120g (4½ oz/2 cups) chopped parsley
125g (4½ oz) unsalted butter
6 stalks green garlic (garlic shoots), thinly sliced, or 3 regular garlic cloves, finely grated
kosher salt and freshly ground black pepper
1 tbsp olive oil
60ml (2fl oz/¼ cup) dry, acidic white wine, such as sauvignon blanc or pinot blanc
1.6kg (3½ lb) small clams (vongole) or mussels, scrubbed and rinsed (see Note)
440g (15oz) tin white beans, such as cannellini, drained and rinsed (optional)
1 lemon, quartered, for serving
crusty bread, for serving

Method

Note: When choosing your clams, the smaller the better here. The larger, chewier ones are great for things like chowder or pasta when they are pulled out and chopped, but to slurp one from the shell, you want them to be petite and tender. Littlenecks are a great choice (again, pick the smallest ones you can find, even if that means hand-picking them at the grocery store or fishmonger), but extra-small cockles would also be fun.

Combine the parsley, butter and 2 stalks of the green garlic (or 1 garlic clove) in a food processor. Pulse until the parsley is finely chopped and well incorporated into the butter. Alternatively, finely chop the parsley and garlic and smash into the butter using a fork.
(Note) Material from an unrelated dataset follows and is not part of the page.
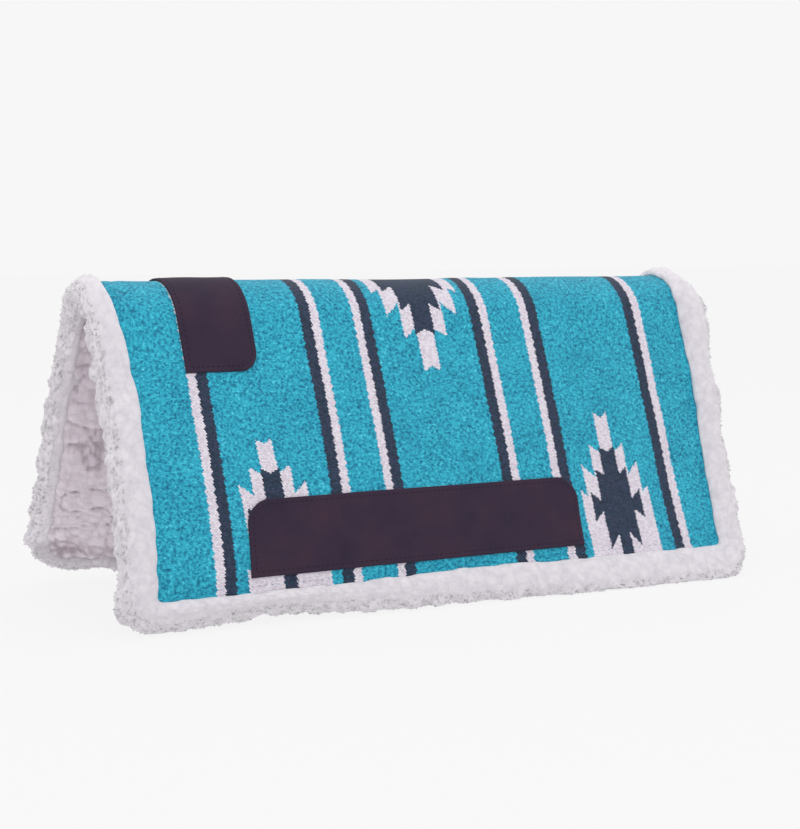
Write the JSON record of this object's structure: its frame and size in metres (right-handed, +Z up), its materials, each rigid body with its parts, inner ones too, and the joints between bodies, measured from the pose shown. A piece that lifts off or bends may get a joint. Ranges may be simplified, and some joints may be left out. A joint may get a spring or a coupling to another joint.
{
  "type": "saddle pad",
  "caption": "Western saddle pad: striped woven blanket over a felt core and fleece lining, with suede wear leathers and a fleece edge, folding along its spine.",
  "frame": {"origin": "centre of the pad's footprint, on the plane that both hems rest on", "axes": "+X along the spine towards the rear (the wither end is -X), -Y the near side, +Y the off side, +Z up"},
  "size_m": [0.752, 0.3386, 0.3373],
  "materials": {
    "blanket_weave": "heathered teal weave with dark and off-white stripes and stepped motifs",
    "felt": "grey needled felt, hidden",
    "fleece": "off-white sheared fleece pile",
    "suede": "dark brown suede, matt",
    "leather_thread": "dark bonded thread",
    "seam_thread": "teal sewing thread"
  },
  "bodies": {
    "near_side": {"near_blanket": "blanket_weave", "near_felt_core": "felt", "near_fleece_lining": "fleece", "near_front_binding": "fleece", "near_rear_binding": "fleece", "near_hem_binding": "fleece", "near_side_leather": "suede", "near_side_leather_stitching": "leather_thread", "near_binding_seam": "seam_thread", "near_quilting": "seam_thread", "near_wither_leather": "suede", "near_wither_stitching": "leather_thread", "ridge_blanket": "blanket_weave", "ridge_felt_core": "felt", "ridge_fleece_lining": "fleece", "ridge_front_binding": "fleece", "ridge_rear_binding": "fleece", "ridge_binding_seam": "seam_thread", "ridge_wither_leather": "suede", "ridge_wither_stitching": "leather_thread"},
    "off_side": {"off_blanket": "blanket_weave", "off_felt_core": "felt", "off_fleece_lining": "fleece", "off_front_binding": "fleece", "off_rear_binding": "fleece", "off_hem_binding": "fleece", "off_side_leather": "suede", "off_side_leather_stitching": "leather_thread", "off_binding_seam": "seam_thread", "off_quilting": "seam_thread", "off_wither_leather": "suede", "off_wither_stitching": "leather_thread"}
  },
  "joints": [
    {"name": "spine_fold", "type": "hinge", "parent": "near_side", "child": "off_side", "pos_m": [0, 0, 0.32891], "axis": [1, 0, 0], "range_deg": [-43, 137], "deforming": ["ridge_blanket", "ridge_felt_core", "ridge_fleece_lining", "ridge_front_binding", "ridge_rear_binding", "ridge_binding_seam", "ridge_wither_leather", "ridge_wither_stitching"]}
  ]
}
Season aggressively with salt and pepper; set aside.

Heat the olive oil in a large saucepan over medium heat. Add the remaining garlic and cook, stirring occasionally, until it turns bright green (or just before it browns, if using regular garlic) and has softened, about 3 minutes. Add the wine and cook a minute or two, just to take the edge off. Add the clams and cover. Cook, shaking the pan every now and then, until the clams start to open, 5–10 minutes, depending on the size of your clams and your pan.

Remove the pan from the heat and add the parsley butter, shaking to make sure it melts and gets into each clam. Transfer the clams to a large serving bowl or divide among four bowls.

Add the beans (if using) to the pan of buttery clam juice. Season with salt and pepper and let simmer over medium–high heat for a minute or two, just to warm the beans through.

Pour the buttery pan juices (and beans) over the clams. Serve with lemon wedges for squeezing, and crusty bread for sopping up all those luscious juices.

Do ahead: Green garlic butter can be made 1 week ahead and refrigerated.